• Short task
Take the lines from the one bearing "Model this object with" to the one bearing "RELIEF = 1.3", inclusive, and reproduce them exactly; include no other line.

Rows from a 3D modeling dataset:
---+---
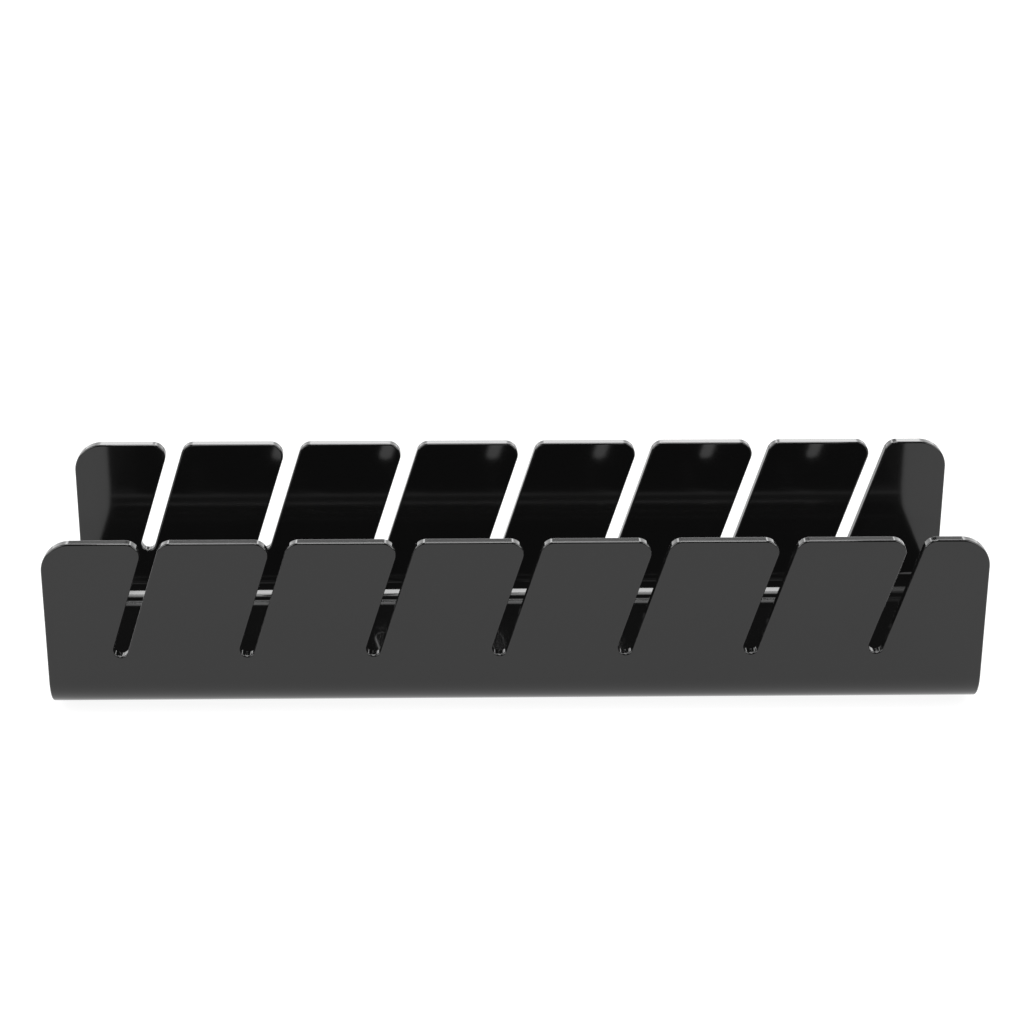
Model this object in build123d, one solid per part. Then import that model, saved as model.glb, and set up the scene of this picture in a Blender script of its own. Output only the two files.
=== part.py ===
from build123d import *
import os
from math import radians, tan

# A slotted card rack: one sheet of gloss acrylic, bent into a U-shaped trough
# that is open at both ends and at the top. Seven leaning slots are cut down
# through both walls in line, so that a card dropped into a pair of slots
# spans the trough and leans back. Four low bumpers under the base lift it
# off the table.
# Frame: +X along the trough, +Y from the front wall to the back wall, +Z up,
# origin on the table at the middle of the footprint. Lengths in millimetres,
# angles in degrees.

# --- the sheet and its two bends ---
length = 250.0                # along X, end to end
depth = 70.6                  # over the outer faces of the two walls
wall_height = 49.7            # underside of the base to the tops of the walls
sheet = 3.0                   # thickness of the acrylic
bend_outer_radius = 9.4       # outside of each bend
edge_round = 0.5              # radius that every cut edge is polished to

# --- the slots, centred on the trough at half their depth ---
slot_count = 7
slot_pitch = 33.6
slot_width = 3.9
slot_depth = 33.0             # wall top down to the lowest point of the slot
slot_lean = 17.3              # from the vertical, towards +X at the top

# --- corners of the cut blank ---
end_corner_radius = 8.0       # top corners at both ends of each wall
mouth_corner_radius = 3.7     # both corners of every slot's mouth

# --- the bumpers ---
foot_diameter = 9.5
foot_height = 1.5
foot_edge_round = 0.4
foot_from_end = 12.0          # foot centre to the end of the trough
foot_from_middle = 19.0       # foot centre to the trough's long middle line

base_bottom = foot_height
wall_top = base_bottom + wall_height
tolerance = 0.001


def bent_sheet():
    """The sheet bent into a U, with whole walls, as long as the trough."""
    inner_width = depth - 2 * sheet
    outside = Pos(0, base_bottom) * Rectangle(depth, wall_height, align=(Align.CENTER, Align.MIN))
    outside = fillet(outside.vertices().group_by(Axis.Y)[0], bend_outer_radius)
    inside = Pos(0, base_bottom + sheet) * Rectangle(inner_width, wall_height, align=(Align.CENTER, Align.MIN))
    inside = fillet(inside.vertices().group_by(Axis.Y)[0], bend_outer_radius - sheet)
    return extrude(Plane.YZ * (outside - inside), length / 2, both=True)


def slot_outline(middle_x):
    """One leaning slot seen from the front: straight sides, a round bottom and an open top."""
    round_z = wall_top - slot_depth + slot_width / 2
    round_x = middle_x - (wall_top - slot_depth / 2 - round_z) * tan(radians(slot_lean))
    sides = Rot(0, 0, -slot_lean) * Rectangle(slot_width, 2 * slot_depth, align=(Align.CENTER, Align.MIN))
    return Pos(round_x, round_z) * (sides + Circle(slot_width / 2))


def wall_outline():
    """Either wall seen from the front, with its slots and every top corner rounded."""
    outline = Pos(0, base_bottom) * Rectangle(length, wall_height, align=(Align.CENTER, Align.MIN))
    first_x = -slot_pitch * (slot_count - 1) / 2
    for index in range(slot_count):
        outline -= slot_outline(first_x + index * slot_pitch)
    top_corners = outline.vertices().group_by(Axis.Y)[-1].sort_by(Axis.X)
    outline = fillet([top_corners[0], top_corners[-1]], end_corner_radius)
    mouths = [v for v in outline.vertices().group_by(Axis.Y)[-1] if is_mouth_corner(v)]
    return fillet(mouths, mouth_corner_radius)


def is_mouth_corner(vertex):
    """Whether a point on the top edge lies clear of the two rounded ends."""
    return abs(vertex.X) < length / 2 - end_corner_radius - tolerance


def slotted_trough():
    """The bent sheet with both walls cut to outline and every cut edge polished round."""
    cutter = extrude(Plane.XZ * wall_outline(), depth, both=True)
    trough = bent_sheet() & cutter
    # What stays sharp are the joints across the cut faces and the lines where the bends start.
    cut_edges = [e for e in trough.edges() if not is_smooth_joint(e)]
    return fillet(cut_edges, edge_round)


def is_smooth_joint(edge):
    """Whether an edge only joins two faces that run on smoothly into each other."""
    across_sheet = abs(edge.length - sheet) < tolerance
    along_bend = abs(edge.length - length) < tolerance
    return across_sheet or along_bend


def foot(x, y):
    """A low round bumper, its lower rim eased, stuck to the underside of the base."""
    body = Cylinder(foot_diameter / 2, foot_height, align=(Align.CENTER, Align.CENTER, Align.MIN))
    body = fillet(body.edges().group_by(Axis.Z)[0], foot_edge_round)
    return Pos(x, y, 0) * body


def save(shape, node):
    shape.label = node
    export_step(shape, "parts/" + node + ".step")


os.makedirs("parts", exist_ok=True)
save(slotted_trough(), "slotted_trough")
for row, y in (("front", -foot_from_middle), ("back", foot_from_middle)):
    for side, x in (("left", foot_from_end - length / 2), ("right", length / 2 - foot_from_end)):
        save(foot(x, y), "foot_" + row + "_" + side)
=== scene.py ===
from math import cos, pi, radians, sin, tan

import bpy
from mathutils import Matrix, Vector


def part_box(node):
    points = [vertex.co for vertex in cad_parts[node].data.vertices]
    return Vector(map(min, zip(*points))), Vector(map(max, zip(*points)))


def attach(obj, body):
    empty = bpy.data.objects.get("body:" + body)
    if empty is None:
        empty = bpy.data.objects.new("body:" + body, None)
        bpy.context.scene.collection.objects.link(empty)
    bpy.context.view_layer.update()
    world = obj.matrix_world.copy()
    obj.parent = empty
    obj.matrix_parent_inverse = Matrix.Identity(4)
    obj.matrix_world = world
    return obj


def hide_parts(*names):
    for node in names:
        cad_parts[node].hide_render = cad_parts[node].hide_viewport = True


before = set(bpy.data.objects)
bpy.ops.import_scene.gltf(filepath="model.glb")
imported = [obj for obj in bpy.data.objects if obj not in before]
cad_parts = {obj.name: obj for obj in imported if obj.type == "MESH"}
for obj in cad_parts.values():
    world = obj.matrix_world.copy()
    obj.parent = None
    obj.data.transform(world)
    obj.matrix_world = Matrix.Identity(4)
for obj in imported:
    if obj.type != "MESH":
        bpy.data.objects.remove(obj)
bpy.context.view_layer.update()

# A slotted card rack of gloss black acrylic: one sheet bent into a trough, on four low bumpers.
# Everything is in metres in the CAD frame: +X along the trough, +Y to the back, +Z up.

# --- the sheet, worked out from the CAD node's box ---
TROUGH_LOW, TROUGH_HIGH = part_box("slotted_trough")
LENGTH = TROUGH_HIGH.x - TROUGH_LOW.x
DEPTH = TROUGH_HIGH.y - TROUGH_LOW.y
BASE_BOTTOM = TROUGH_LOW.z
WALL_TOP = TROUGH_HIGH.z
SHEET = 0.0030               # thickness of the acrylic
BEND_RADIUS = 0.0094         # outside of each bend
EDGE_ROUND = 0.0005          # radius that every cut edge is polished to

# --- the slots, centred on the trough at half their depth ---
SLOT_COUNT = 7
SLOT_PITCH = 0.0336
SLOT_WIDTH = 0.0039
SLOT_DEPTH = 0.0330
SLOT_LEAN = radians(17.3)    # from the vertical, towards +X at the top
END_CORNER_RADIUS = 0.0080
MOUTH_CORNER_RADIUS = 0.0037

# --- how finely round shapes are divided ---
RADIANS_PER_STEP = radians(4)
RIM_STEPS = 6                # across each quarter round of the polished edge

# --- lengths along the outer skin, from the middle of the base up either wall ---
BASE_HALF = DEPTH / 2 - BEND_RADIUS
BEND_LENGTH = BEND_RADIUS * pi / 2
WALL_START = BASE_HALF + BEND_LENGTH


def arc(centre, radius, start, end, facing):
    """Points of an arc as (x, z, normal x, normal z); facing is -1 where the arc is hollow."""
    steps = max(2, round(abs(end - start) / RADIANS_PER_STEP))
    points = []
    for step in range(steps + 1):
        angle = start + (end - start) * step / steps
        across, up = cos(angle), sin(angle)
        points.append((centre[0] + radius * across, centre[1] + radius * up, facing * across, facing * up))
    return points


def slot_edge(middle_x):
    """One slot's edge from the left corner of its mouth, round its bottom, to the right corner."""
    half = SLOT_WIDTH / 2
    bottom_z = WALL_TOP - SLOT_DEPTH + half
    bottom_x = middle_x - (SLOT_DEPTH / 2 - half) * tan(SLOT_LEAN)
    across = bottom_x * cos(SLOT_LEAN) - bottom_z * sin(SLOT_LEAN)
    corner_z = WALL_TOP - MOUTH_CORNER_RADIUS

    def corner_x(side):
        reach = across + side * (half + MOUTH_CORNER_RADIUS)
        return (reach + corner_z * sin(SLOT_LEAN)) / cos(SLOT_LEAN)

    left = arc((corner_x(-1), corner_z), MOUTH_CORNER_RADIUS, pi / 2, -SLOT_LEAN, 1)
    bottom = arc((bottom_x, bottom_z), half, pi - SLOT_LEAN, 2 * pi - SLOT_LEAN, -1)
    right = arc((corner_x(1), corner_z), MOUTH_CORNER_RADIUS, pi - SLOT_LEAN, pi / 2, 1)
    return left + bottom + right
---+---
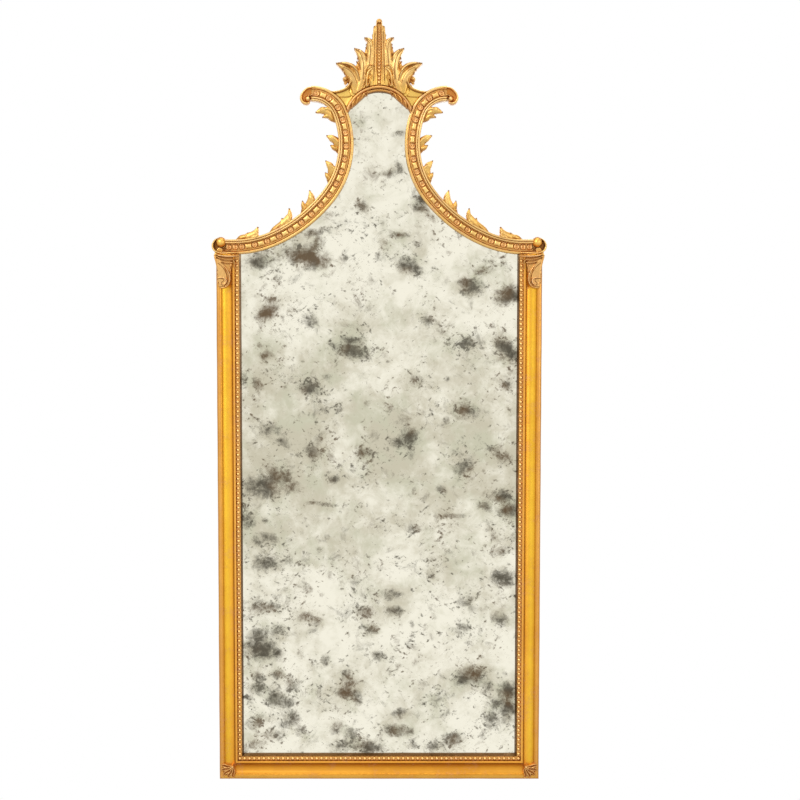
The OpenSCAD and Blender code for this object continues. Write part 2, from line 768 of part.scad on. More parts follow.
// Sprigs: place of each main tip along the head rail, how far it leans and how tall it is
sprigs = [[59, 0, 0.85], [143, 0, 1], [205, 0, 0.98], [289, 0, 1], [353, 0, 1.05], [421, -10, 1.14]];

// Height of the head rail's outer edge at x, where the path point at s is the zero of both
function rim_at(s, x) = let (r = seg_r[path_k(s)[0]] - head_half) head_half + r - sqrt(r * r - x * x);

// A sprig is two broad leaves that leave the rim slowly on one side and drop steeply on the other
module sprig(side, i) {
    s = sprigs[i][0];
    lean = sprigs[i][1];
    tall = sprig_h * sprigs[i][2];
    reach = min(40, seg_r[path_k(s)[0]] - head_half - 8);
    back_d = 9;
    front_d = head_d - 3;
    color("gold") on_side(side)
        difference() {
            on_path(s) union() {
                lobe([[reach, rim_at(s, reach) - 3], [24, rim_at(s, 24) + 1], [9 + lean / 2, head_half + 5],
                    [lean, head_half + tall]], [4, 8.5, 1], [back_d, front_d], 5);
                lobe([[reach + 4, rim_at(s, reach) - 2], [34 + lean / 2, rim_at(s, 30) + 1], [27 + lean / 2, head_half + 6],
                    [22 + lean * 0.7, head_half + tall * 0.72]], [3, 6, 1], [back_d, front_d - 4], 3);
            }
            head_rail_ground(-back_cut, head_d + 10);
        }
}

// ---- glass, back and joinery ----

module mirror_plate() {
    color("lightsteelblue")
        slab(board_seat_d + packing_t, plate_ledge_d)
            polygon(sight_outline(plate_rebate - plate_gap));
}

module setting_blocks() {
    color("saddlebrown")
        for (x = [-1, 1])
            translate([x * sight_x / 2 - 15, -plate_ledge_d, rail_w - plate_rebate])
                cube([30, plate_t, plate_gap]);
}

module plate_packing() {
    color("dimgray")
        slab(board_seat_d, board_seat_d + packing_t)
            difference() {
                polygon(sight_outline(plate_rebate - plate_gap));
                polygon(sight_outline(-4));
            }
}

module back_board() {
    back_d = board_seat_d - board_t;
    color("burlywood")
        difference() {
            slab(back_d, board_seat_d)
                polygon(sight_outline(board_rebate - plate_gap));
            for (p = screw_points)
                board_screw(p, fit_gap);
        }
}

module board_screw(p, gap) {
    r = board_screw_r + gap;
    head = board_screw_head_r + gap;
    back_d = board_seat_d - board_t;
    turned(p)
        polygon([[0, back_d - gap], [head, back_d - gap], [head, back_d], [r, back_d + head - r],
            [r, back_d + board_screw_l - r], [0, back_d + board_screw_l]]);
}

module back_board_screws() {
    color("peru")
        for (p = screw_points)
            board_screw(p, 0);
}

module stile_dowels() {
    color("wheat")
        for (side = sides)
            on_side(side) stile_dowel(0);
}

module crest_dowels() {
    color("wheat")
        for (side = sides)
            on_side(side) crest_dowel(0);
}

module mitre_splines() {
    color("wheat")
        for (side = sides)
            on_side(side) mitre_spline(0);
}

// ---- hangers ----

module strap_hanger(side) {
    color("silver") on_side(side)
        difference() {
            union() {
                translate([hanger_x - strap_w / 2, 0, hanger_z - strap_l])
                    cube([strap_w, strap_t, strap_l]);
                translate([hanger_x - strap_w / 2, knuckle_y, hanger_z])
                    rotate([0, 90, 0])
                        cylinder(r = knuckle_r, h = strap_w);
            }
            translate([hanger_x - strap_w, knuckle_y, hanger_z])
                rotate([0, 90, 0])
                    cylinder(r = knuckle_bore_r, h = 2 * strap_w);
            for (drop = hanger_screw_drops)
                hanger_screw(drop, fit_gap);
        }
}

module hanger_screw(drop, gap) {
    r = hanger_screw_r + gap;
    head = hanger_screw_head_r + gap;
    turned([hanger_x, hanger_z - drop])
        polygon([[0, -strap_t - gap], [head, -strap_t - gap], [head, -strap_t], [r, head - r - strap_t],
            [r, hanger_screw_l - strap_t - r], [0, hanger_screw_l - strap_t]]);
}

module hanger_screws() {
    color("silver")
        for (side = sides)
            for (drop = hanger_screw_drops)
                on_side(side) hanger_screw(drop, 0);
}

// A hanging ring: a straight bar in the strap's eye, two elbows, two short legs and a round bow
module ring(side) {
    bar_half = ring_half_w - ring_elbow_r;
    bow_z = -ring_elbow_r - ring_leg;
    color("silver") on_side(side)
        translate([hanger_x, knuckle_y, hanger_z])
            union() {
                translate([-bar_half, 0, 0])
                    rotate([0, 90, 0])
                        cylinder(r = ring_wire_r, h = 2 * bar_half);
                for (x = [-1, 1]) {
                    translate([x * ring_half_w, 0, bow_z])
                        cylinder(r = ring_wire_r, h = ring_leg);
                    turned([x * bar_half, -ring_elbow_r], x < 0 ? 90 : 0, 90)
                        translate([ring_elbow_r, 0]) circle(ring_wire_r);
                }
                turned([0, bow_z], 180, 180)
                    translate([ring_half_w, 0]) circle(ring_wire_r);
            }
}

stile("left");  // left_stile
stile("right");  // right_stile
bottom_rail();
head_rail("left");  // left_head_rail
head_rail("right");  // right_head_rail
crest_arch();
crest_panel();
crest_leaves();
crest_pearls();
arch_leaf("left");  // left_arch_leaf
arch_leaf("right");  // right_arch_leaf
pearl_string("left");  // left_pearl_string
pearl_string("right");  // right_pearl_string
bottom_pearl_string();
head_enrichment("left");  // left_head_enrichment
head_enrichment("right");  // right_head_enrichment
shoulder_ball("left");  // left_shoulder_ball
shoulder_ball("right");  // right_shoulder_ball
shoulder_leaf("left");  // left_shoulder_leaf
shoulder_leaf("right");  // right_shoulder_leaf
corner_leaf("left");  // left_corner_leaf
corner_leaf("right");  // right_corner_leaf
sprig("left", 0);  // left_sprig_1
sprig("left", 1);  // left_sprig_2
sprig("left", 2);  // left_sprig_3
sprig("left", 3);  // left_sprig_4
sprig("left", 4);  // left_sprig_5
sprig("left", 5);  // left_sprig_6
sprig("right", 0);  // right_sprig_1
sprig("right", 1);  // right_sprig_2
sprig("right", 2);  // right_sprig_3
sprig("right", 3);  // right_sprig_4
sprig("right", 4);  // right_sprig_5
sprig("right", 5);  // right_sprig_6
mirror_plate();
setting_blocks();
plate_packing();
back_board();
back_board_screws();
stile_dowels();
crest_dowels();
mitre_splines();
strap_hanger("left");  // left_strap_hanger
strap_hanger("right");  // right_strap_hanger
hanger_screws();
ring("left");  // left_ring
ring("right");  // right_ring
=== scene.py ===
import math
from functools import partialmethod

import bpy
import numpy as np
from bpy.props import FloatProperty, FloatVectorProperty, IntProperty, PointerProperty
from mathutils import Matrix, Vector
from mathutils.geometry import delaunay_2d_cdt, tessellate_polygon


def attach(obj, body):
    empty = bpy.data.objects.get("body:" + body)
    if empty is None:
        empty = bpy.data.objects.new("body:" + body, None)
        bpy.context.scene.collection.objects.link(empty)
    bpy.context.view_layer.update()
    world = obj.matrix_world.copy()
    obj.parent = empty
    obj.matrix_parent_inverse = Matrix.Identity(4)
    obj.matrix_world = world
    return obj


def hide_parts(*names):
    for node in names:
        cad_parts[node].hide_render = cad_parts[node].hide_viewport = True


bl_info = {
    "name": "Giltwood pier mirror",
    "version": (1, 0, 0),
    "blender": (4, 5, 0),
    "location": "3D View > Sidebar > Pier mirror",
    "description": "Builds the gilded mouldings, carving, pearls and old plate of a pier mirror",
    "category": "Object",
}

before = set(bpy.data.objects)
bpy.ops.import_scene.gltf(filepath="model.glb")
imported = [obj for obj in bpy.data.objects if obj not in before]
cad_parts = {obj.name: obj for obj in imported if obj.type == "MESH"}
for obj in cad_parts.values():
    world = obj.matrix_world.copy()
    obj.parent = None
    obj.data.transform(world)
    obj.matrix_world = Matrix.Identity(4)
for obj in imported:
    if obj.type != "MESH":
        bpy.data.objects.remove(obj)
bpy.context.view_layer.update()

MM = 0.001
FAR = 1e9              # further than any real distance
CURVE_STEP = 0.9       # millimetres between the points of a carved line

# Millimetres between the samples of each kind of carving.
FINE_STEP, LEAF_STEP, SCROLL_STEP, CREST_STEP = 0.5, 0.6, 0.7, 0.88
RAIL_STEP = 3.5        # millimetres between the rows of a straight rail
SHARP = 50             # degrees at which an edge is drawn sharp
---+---
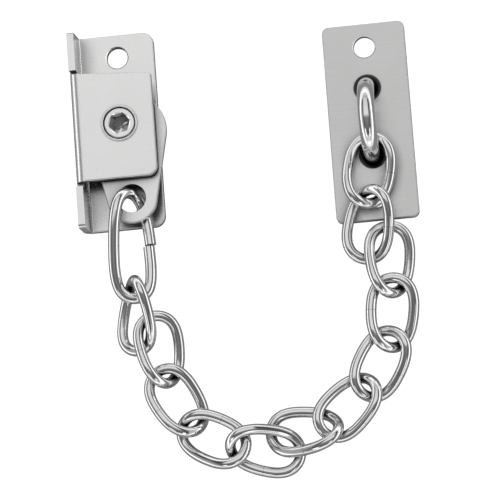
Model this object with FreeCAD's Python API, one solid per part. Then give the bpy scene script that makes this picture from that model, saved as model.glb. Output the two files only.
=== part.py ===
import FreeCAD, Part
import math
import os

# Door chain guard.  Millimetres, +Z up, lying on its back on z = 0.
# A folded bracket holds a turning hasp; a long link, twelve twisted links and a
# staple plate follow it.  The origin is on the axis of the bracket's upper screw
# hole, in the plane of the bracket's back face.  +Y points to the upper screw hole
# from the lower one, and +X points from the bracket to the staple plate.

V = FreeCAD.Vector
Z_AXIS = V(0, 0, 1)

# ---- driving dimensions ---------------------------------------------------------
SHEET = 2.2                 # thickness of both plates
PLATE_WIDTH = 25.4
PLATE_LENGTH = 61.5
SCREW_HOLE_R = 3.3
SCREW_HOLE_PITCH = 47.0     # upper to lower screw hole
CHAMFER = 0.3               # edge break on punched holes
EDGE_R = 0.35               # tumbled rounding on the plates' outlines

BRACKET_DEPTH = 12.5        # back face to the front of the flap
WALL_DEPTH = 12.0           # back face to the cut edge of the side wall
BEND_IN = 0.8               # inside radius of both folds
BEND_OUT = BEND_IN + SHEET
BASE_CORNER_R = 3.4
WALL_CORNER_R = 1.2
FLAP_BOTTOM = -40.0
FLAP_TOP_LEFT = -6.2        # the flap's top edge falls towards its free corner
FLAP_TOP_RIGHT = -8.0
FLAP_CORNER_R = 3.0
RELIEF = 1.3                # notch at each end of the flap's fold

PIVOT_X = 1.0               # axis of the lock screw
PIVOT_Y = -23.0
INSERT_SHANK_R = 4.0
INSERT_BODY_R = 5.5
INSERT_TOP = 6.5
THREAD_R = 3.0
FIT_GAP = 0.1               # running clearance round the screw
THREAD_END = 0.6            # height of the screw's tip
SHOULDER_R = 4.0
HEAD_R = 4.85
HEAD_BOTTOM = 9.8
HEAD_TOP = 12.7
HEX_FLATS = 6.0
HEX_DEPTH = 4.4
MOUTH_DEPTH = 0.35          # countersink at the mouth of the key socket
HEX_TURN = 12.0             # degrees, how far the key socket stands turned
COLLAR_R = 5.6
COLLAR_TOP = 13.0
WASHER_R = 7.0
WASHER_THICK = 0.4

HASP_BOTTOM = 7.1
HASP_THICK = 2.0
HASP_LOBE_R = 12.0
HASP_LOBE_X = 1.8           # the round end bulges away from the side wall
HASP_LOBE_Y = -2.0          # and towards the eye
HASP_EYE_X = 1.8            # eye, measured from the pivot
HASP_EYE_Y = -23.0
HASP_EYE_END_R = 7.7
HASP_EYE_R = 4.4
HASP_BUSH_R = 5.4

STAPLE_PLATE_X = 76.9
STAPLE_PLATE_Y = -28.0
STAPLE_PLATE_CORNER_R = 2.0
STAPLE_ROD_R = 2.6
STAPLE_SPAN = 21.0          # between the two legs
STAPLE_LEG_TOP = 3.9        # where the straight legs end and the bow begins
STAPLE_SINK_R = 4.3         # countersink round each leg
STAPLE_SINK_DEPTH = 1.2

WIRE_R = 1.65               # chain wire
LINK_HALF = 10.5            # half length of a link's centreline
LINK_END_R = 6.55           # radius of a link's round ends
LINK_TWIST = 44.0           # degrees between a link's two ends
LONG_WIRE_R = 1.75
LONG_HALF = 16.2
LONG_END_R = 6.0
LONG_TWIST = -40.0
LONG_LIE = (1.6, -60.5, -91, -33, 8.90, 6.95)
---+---
• Full answer
Model this object with FreeCAD's Python API, one solid per part. Then give the bpy scene script that makes this picture from that model, saved as model.glb. Output the two files only.
=== part.py ===
import FreeCAD, Part
import math
import os

# Door chain guard.  Millimetres, +Z up, lying on its back on z = 0.
# A folded bracket holds a turning hasp; a long link, twelve twisted links and a
# staple plate follow it.  The origin is on the axis of the bracket's upper screw
# hole, in the plane of the bracket's back face.  +Y points to the upper screw hole
# from the lower one, and +X points from the bracket to the staple plate.

V = FreeCAD.Vector
Z_AXIS = V(0, 0, 1)

# ---- driving dimensions ---------------------------------------------------------
SHEET = 2.2                 # thickness of both plates
PLATE_WIDTH = 25.4
PLATE_LENGTH = 61.5
SCREW_HOLE_R = 3.3
SCREW_HOLE_PITCH = 47.0     # upper to lower screw hole
CHAMFER = 0.3               # edge break on punched holes
EDGE_R = 0.35               # tumbled rounding on the plates' outlines

BRACKET_DEPTH = 12.5        # back face to the front of the flap
WALL_DEPTH = 12.0           # back face to the cut edge of the side wall
BEND_IN = 0.8               # inside radius of both folds
BEND_OUT = BEND_IN + SHEET
BASE_CORNER_R = 3.4
WALL_CORNER_R = 1.2
FLAP_BOTTOM = -40.0
FLAP_TOP_LEFT = -6.2        # the flap's top edge falls towards its free corner
FLAP_TOP_RIGHT = -8.0
FLAP_CORNER_R = 3.0
RELIEF = 1.3                # notch at each end of the flap's fold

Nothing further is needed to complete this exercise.